Archaeologists studying Galilee normally do not have much cause to think about refugees arriving in the region following 70 C.E. This is because we have little archaeological evidence of the abandonment of Judean villages after the revolt. What information we do have suggests that if people did flee, most did not go far, and that they eventually rebuilt their homes when it was safe to do so. Additionally, Flavius Josephus, our best source for this war, says nothing about Judeans moving to Galilee. While some Judeans may have left when Vespasian commanded “all Jewish territory” in Judea be leased or sold, they didn’t leave in sufficient enough numbers to make an imprint in the archaeological record, and Josephus mentions only the Sicarii (an extremist zealot group), who fled to Egypt and Cyrene (War 6.10–11).

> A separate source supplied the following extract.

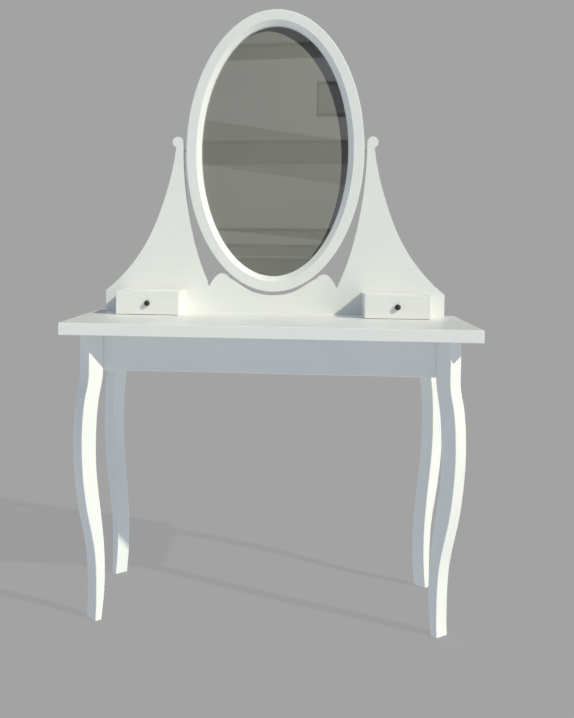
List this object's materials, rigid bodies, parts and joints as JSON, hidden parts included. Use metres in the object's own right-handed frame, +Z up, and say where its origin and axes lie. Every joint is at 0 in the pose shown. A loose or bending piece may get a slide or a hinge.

Even if we were to find evidence that people abandoned villages in the late first century C.E., never to return home, how would we detect their arrival in Galilee? Our problem is what Andrea Berlin calls a “household Judaism”: a shared material culture of Judeans, Galileans, and some villages in Gaulanitis (present-day Golan Heights and regions to the north and east) in the first century C.E. (up to c. 70 C.E. or shortly thereafter). Archaeology shows that people used the same technologies, created the same material culture, and butchered animals in the same way in Judea and Galilee. They likely also shared practices invisible in the archaeological record, such as modes of dress and grooming, foods, wooden objects, baskets, and fabrics. So even if Judeans did move into Galilee, their material culture would have blended into the backdrop of the new environment.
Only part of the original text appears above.